Seulement, la machine Terre s’est emballée. Les prophètes de malheur sont maintenant des scientifiques, tirant la sonnette d’alarme depuis leurs laboratoires. Comme les étudiants fauchés au Bataclan croyant que la guerre, c’était pour les autres, nous risquons de nous réveiller dans la catastrophe. Mais quelle catastrophe ? Celle d’une planète que nous exploitons sans vergogne et qui va rechigner à nous donner en abondance de l’eau, des sols pour les cultures, de l’énergie peu coûteuse. Regardons ce qui se passe en Californie. L’eau va y devenir plus chère que l’essence. Sommes-nous prêts ?

Nos matières premières vont être plus coûteuses à fabriquer. Nos sociétés confites dans la peur sont en train de lever le lièvre du sucre contre lequel il faudra se battre comme ce fut le cas pour le tabac. Sommes-nous prêts ? Nos industriels sont de plus en plus pressés par les pouvoirs publics de produire des certificats de bonne conduite nutritionnelle. Sommes-nous prêts ? Nos clients réclament de plus en plus des produits à haute qualité symbolique, estampillés durable/solidaire/local. Sommes-nous prêts ? Les amateurs de snacking ont de plus en plus d’outils pour tester le service de nos établissements (hygiène, accueil, qualité). Sommes-nous à la hauteur ? Ceux qui mangent sur le pouce, dans le train, les gares ou les avions, ou en mode pause au restaurant, chez soi ou à la plage veulent des produits accessibles, mondialisés (ça rassure aussi), dans l’air du temps (burgers, graines germées, calories basse densité). Sommes-nous en phase ?

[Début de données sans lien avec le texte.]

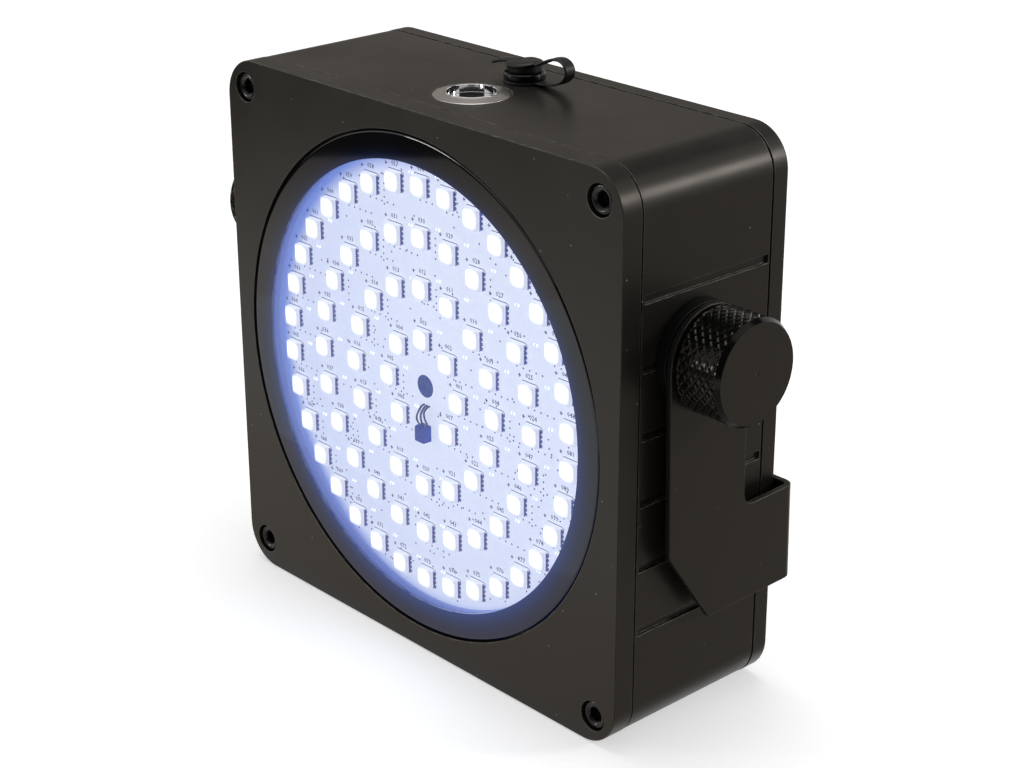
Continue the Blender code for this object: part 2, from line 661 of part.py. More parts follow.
def bracket_blank():
    """Outline of one half of the flat blank, from the middle of the back to the pivot end.

    The first value runs along the sheet's middle line, the second is the height below
    the pivot. Returns the outline and where the sheet's bend starts and stops.
    """
    bend = BEND_RADIUS + SHEET / 2
    bend_start = ARM_OUTER - SHEET / 2 - bend
    bend_stop = bend_start + bend * math.pi / 2
    pivot = bend_stop + BRACKET_REACH - SHEET / 2 - bend
    fillet = 0.0030
    inner_x, inner_y = pivot - ARM_HALF_WIDTH - fillet, -LUG_TOP + fillet
    outline = [(0.0, -BRACKET_DROP), (pivot - 0.0009, -BRACKET_DROP),
               (pivot + ARM_HALF_WIDTH - 0.0006, -0.0468), (pivot + ARM_HALF_WIDTH, -0.0455)]
    for step in range(13):
        angle = step * math.pi / 12
        outline.append((pivot + ARM_HALF_WIDTH * math.cos(angle), ARM_HALF_WIDTH * math.sin(angle)))
    for step in range(4):
        angle = step * math.pi / 6
        outline.append((inner_x + fillet * math.cos(angle), inner_y - fillet * math.sin(angle)))
    outline.append((0.0, -LUG_TOP))
    return outline, bend_start, bend_stop, pivot


def fold_bracket(mesh, bend_start, bend_stop):
    """Fold the flat blank round its two bends, with its outer face kept outside."""
    bend = BEND_RADIUS + SHEET / 2
    back = BRACKET_REACH - SHEET / 2
    bm = bmesh.new()
    bm.from_mesh(mesh)
    steps = 4
    for side in (-1, 1):
        for step in range(steps + 1):
            place = side * (bend_start + (bend_stop - bend_start) * step / steps)
            bmesh.ops.bisect_plane(bm, geom=bm.verts[:] + bm.edges[:] + bm.faces[:], dist=1e-7,
                                   plane_co=(place, 0, 0), plane_no=(1, 0, 0))
    for vert in bm.verts:
        along, height, out = vert.co
        side = 1 if along >= 0 else -1
        along = abs(along)
        angle = min(max((along - bend_start) / bend, 0.0), math.pi / 2)
        straight = min(along, bend_start)
        past = max(along - bend_stop, 0.0)
        x = straight + (bend + out) * math.sin(angle)
        y = back - bend + (bend + out) * math.cos(angle) - past
        vert.co = (side * x, y, height)
    bmesh.ops.recalc_face_normals(bm, faces=bm.faces)
    bm.to_mesh(mesh)
    bm.free()


def make_bracket():
    """Sheet bracket that hangs on the two knobs, folded back against the rear cover."""
    outline, bend_start, bend_stop, pivot = bracket_blank()
    mirrored = [(-x, y) for x, y in reversed(outline[1:-1])]
    loop = outline + mirrored
    holes = [circle(0.0, -(LUG_TOP + BRACKET_DROP) / 2, 0.00525, 20),
             circle(pivot, 0.0, 0.0034), circle(-pivot, 0.0, 0.0034)]
    mesh = flat_mesh("bracket", [loop, *holes], SHEET)
    fold_bracket(mesh, bend_start, bend_stop)
    smooth(mesh)
    hinge = bpy.data.objects.new("bracket_pivot", None)
    hinge.location = at(0, PIVOT_DEPTH, PIVOT_HEIGHT)
    hinge.rotation_euler = (REST_TILT, 0, 0)
    parts.objects.link(hinge)
    bracket = add_object("bracket", mesh, Vector(), FACING_UP, PAINT)
    bracket.parent = hinge


def knob_mesh():
    """Knurled thumb knob: two crossing sets of grooves leave rows of small pyramids."""
    length = KNOB_OUTER - ARM_OUTER - GAP
    chamfer, lead = 0.0008, 0.0012
    segments = 2 * KNURL_STARTS
    bm = bmesh.new()
    bmesh.ops.create_cone(bm, cap_ends=True, segments=segments, radius1=KNOB_RADIUS - chamfer,
                          radius2=KNOB_RADIUS - chamfer, depth=length,
                          matrix=Matrix.Translation((0, 0, length / 2)))
    low, high = lead, length - lead
    for row in range(KNURL_ROWS + 1):
        place = low + (high - low) * row / KNURL_ROWS
        bmesh.ops.bisect_plane(bm, geom=bm.verts[:] + bm.edges[:] + bm.faces[:], dist=1e-7,
                               plane_co=(0, 0, place), plane_no=(0, 0, 1))
    valleys = set()
    for vert in bm.verts:
        if not low - 1e-6 < vert.co.z < high + 1e-6:
            continue
        row = round((vert.co.z - low) / (high - low) * KNURL_ROWS)
        turn = round(math.atan2(vert.co.y, vert.co.x) / (2 * math.pi) * segments)
        edge_row = row in (0, KNURL_ROWS)
        valley = (row + turn) % 2 == 1 and not edge_row
        radius = KNOB_RADIUS - (KNURL_DEPTH if valley else 0.0)
        vert.co.xy = vert.co.xy.normalized() * radius
        if valley:
            valleys.add(vert)
    for face in [f for f in bm.faces if len(f.verts) == 4]:
        pair = [v for v in face.verts if v in valleys]
        if len(pair) == 2:
            bmesh.utils.face_split(face, pair[0], pair[1])
    mesh = mesh_from(bm, "knob")
    return mesh


def make_knobs():
    blank = add_object("knob_blank", knob_mesh(), Vector(), FACING_UP, KNOB_METAL)
    blind = rods("knob_hole", [Vector()], STUD_RADIUS + GAP, 2 * 0.0054, FACING_UP, 16)
    cut(blank, blind)
    mesh = frozen(blank)
    bpy.data.objects.remove(blind)
    smooth(mesh, 20.0)
    for side, sign in SIDES:
        turn = facing_side(sign)
        place = at(sign * (ARM_OUTER + GAP), PIVOT_DEPTH, PIVOT_HEIGHT)
        add_object(f"knob_{side}", mesh, place, turn)
        axis = at(0, PIVOT_DEPTH, PIVOT_HEIGHT)
        turned(f"knob_stud_{side}", [(0.0, 0.0800), (0.0026, 0.0800), (STUD_RADIUS, 0.0796),
                                     (STUD_RADIUS, 0.0629), (0.0026, 0.0625), (0.0, 0.0625)],
               axis, turn, STEEL, 12)
        turned(f"pivot_spacer_{side}", [(KNOB_RADIUS - 0.0003, 0.0730), (KNOB_RADIUS, 0.0727),
                                        (KNOB_RADIUS, 0.0701), (0.0040, 0.0701), (0.0040, 0.0730)],
               axis, turn, RUBBER, 24)
        turned(f"pivot_insert_{side}", [(0.0040, 0.0695), (0.0040, 0.0663), (0.0060, 0.0663),
                                        (0.0060, 0.0648), (0.0033, 0.0648), (0.0033, 0.0695)],
               axis, turn, STEEL, 16)


def main():
    make_bezel()
    make_lens()
    make_led_board()
    make_ir_receiver()
    make_cooling()
    make_body()
    make_gasket("front_gasket", BEZEL_DEPTH + GAP, 0.0072)
    make_gasket("rear_gasket", 0.0464, COVER_NEAR - GAP)
    make_rear_cover()
    make_screws()
    make_switch()
    make_socket()
    make_dust_cap()
    make_tether()
    make_battery()
    make_boards()
    make_controls()
    make_bracket()
    make_knobs()


main()
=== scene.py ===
"""Looks of a wireless LED uplight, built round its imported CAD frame.

The lamp faces -Y, X runs across it and Z is up, in metres, as in the frame. Depths are measured
back from the front face, heights up from the lower edge.

New surfaces are lofts: closed outlines, each a function of the angle round an axis, stand one
behind the other, and a grid of quads joins them.
"""

import logging
import math
from dataclasses import dataclass, field
from enum import Enum
from typing import Callable, Sequence

import bmesh
import bpy
import numpy as np
from mathutils import Euler, Matrix, Vector

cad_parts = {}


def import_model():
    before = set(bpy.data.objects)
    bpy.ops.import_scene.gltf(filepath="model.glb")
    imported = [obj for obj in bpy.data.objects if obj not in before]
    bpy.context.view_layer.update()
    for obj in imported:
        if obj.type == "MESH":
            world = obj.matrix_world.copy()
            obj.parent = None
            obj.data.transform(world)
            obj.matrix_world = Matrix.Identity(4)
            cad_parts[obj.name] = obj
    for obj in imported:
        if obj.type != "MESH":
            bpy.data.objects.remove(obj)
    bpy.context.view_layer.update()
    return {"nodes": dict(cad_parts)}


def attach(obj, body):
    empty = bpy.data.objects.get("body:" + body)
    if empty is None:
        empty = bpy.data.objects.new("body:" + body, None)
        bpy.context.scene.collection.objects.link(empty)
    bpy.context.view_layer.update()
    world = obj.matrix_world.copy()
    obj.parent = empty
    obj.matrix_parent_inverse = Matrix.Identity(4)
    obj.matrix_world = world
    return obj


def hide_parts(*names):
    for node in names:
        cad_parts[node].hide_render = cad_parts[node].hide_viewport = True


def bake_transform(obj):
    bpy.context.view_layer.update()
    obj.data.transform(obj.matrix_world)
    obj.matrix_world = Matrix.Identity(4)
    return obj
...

Le snacking est, donc, une ingénierie alimentaire pour des moutons à cinq pattes. Il absorbe tout ce que l’air du temps produit et que nous devons assimiler : bonheur de vivre et d’entreprendre, angoisse du lendemain, fragilités personnelles et collectives. Manger, c’est une forme de lutte. Les psychologues aiment bien parler de « récompense ». Qu’on décline, non sans paresse, en « plaisir », goûts sublimes, saveurs du monde.

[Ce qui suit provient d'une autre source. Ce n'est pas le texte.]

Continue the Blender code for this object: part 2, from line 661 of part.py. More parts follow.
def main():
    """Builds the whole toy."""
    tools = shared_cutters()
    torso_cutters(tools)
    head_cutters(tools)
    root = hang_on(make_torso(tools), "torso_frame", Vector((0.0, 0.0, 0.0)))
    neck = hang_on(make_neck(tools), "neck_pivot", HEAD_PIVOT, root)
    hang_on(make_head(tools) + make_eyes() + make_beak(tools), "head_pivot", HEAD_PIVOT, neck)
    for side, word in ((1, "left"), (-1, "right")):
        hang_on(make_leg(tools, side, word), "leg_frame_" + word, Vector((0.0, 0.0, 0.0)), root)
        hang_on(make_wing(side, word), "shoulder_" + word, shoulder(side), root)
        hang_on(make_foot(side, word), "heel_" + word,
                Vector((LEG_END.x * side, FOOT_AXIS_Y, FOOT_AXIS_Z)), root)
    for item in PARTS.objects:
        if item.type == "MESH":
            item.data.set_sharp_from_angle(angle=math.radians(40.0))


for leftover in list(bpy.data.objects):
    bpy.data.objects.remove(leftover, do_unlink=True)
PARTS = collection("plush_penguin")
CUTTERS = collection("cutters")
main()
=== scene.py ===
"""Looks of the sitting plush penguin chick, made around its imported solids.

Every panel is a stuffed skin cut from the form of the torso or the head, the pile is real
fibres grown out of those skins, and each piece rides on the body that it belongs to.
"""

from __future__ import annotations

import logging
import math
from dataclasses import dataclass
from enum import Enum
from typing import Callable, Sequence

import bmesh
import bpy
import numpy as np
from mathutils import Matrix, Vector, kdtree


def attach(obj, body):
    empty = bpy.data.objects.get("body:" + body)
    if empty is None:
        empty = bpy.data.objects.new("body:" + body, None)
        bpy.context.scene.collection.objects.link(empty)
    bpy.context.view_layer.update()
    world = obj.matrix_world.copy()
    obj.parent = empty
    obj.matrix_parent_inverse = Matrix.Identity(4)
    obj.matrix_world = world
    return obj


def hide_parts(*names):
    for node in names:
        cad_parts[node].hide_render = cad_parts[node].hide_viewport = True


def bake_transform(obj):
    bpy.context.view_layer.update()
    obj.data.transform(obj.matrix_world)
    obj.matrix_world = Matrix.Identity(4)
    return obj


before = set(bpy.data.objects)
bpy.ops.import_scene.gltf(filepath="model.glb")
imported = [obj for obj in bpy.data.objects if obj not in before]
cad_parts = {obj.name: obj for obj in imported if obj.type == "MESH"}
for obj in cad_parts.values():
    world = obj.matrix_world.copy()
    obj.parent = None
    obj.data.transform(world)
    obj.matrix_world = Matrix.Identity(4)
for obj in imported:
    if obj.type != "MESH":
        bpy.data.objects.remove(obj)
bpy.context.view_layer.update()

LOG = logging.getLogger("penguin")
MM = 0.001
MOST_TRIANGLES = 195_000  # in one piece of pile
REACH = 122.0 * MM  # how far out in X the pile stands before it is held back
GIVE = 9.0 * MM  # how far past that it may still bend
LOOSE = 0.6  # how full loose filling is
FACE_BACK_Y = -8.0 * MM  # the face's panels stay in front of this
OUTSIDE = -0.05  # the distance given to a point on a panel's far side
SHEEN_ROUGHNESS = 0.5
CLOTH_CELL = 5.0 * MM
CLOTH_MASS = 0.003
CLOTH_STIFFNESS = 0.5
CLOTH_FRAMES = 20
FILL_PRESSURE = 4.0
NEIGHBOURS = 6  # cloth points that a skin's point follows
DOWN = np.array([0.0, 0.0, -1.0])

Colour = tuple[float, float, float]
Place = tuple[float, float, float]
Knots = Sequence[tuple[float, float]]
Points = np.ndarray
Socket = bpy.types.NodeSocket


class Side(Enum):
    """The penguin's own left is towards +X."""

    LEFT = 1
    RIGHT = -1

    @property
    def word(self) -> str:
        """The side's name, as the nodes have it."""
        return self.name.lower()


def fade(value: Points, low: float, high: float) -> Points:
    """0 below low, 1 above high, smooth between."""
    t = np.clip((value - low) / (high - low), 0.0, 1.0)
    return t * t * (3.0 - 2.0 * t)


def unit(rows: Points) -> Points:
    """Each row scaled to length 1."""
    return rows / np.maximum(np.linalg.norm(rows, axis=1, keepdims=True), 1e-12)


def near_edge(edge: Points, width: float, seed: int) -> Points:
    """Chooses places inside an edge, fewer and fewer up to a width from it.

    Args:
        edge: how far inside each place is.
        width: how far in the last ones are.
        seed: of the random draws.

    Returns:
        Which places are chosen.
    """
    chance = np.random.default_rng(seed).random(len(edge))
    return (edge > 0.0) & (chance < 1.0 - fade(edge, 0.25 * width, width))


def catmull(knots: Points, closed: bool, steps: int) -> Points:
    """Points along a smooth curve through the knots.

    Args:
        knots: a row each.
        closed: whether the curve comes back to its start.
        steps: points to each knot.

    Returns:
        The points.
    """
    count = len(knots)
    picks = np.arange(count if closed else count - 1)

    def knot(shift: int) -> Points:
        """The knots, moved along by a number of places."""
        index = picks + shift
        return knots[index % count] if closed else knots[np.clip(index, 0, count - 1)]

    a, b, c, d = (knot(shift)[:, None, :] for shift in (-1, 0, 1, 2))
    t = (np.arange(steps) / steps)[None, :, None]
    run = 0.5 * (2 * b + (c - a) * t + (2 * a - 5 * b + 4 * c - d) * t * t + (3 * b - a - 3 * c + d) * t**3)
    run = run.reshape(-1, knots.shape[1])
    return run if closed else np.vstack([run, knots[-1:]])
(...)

Le changement climatique va bousculer de fond en comble nos modèles. Les jeunes générations y sont sensibles. La sociologie aura beau dire que les riches et les bobos n’ont pas le modèle universel. Mais ceux qui se cantonneraient à ne voir que des produits de masse se trompent lourdement. A Paris, dans certaines stations de métro, on vend des gâteaux, des friandises, des barres chocolatées, des sodas, « tout à 1 euro ». De produits qui furent pourtant marquetés au millimètre pour donner la forme et le plaisir et que les dates de péremption (on sait ce qu’il faut en penser) jettent dans la malbouffe. La porte de sortie ? C’est le report sur le service avec des prestations de qualité et une gamme de produits complètement repensés.

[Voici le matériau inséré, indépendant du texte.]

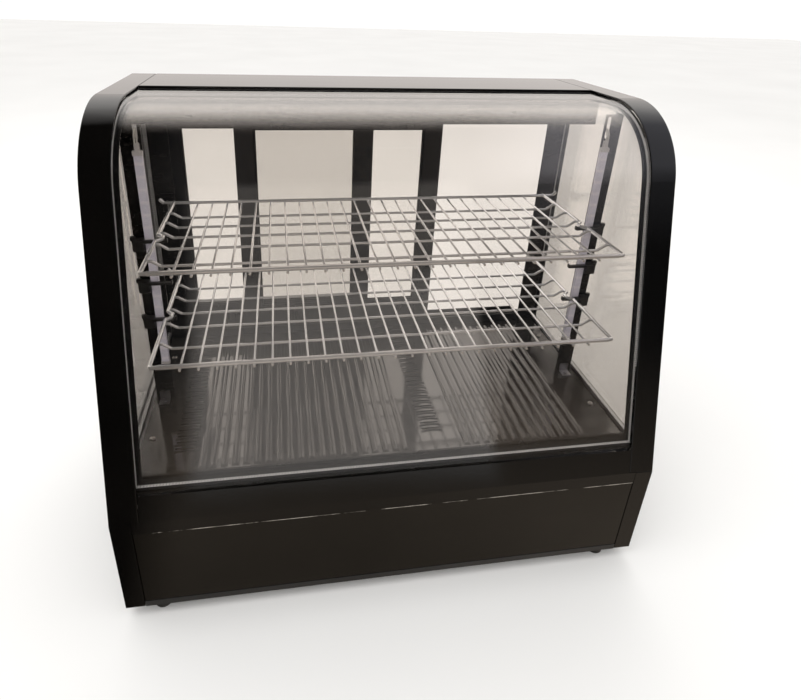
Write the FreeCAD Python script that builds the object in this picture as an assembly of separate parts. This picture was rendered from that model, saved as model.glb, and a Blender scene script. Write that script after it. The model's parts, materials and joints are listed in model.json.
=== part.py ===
import FreeCAD, Part
import math
import os

# Heated food display case: curved double-glazed front, glazed sides, two wire shelves,
# ribbed steel deck over the heater, and two sliding glass doors at the back.
# Working frame while building: x across, y from the front fold (0) towards the back,
# z up from the underside of the body. save() moves it so that the origin is under the
# middle of the case, on the surface that the feet stand on.

# ---------------------------------------------------------------- driving dimensions
WIDTH = 682.0
DEPTH = 386.0
HEIGHT = 595.5             # body without its feet
FOOT_H = 18.0
FOLD_Z = 143.7             # where the upright base front folds back into the leaning front
LEAN = math.radians(14.6)
CORNER_R = 110.0           # curve from the leaning front into the flat top
SHEET = 2.0
HALF_W = WIDTH / 2
CLOSE = 0.1                # gap between parts that sit against each other
SEAM = 0.5                 # gap at the seams between outer panels

BAND_W = 33.0              # curved steel band down each side of the front glass
FRAME_RIM = 16.0           # rim of the side frame round the side glass
SIDE_FRONT_W = 23.5        # front return of the base side panel
SIDE_BACK_W = 20.0         # rear return of the same panel
SKIRT_H = 8.5              # upturned front edge of the floor, below the access panel
ACCESS_TOP_Z = 125.5       # upper edge of the access panel

GLASS_BOTTOM_Z = 176.0
GLASS_TOP_Y = 262.0
GLASS_SINK = 3.0           # the front glass lies this far below the outer skin
GLASS_TUCK = 6.0           # how far it reaches under each steel band
OUTER_PANE = 4.0
PANE_GAP = 4.0
INNER_PANE = 3.0
CAVITY = GLASS_SINK + OUTER_PANE      # inset of the gap between the panes
UNIT_T = CAVITY + PANE_GAP + INNER_PANE
SPACER_W = 3.5
SPACER_EDGE = 1.0          # the spacer's distance from the panes' edge
FRIT_W = 11.0
FRIT_T = 0.4
TOP_PANEL_Y = 268.0
TOP_FOLD = 16.0            # depth of the top panel's front fold

SIDE_INNER_X = 326.0       # inner face of the side glass
SIDE_INNER_T = 3.5
SIDE_GAP = 5.0
SIDE_OUTER_T = 4.0
SIDE_SPACER_W = 6.0

DECK_Z = 160.0             # top face of the deck
DECK_FRONT_Y = 22.0
DECK_REAR_Y = 357.0
DECK_HALF_X = 325.0
RIB_PITCH = 13.8
RIB_W = 9.0
RIB_H = 2.4
RIB_FRONT_Y = 58.0
RIB_REAR_Y = 343.0
RIBS_LEFT_X = -243.0       # first rib of the wide group
RIBS_LEFT = 20
RIBS_RIGHT_X = 103.0       # first rib of the narrow group
RIBS_RIGHT = 13
LOUVRE_X = (-268.0, 62.0)
LOUVRE_W = 30.0
LOUVRE_PITCH = 11.5
LOUVRE_FRONT_Y = 90.0
LOUVRE_COUNT = 22
LOUVRE_SINK = 0.8          # how far the oblong round the air slots is pressed down

HEADER_Z = 546.0           # underside of the box that closes the top at the back
TRACK_Y = 358.0            # front face of the door tracks and rear posts
TRACK_WALL = 1.6
TRACK_BOTTOM_LIP = 174.0
TRACK_TOP_LIP = 534.0
POST_INNER_X = 296.0
POST_REAR_X = 313.0

DOOR_W = 324.0
DOOR_T = 10.0
DOOR_BOTTOM = 162.5
DOOR_TOP = 541.0
DOOR_STILE = 29.0
DOOR_WINDOW = (213.0, 520.0)
DOOR_GLASS_T = 4.0
DOOR_GROOVE = 8.0
DOOR_GLASS_BITE = 7.0
DOOR_CLOSED_X = 311.0      # outer edge of a closed door
DOOR_2_LEFT_X = -202.0     # where the right door's left edge stands at rest
DOOR_2_Y = TRACK_Y + SHEET + 0.6
DOOR_1_Y = DEPTH - SHEET - 0.6 - DOOR_T
PULL_W, PULL_H, PULL_D = 16.0, 80.0, 7.0
PULL_Z = 330.0
PULL_IN = 12.0             # centre of the pull from the door's edge
PULL_WALL = 1.2

UPRIGHT_X = 297.0
UPRIGHT_W = 25.0
UPRIGHT_Y = 200.0
UPRIGHT_D = 16.0
UPRIGHT_TOP = 574.0
LED_W, LED_T = 10.5, 5.0
LED_Z = (228.0, 524.0)

SHELF_Z = (303.2, 418.0)   # centre height of the lower and upper shelf's frame rods
SHELF_HALF_X = 292.0
SHELF_FRONT_Y = (76.0, 92.0)   # the upper shelf stops short of the leaning glass
SHELF_REAR_Y = 324.0
SHELF_TIP_X = 309.0
SHELF_KINK = 7.0           # inward kink of a side rod at the front upright
KINK_Y = (182.0, 188.0, 197.0, 204.0)
FRONT_ROD_R = 3.0
SIDE_ROD_R = 2.5
CROSS_R = 1.8
WIRE_R = 1.5
WELD = 0.4                 # how far crossing wires melt into each other
WIRE_PITCH = 21.5
WIRE_COUNT = 25
CROSS_Y = (124.0, 172.0, 208.0, 243.0, 279.0)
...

L’extraordinaire réussite de la mue boulangère devrait faire réfléchir. Elle est aux marges du fast casual, excellente synthèse entre restaurant et point de vente à emporter. Aspirant vers le haut l’innovation venue de la génération Y, le fast casual a ses codes qui vont bousculer la sphère alimentaire comme le restaurant et la brasserie ont chamboulé les villes au XIXe siècle et le fast food nos villes étalées depuis cinquante ans. Positionné haut dans la gamme, le fast casual répond aux besoins d’une restauration rapide imposée par nos rythmes sociaux.  Né dans les centres villes, il est le nerf d’une guerre qui va chambouler le monde des restaurants déjà sommés de fournir des plates-formes de livraisons de repas à domicile. Voilà pourquoi le climat va changer le snacking.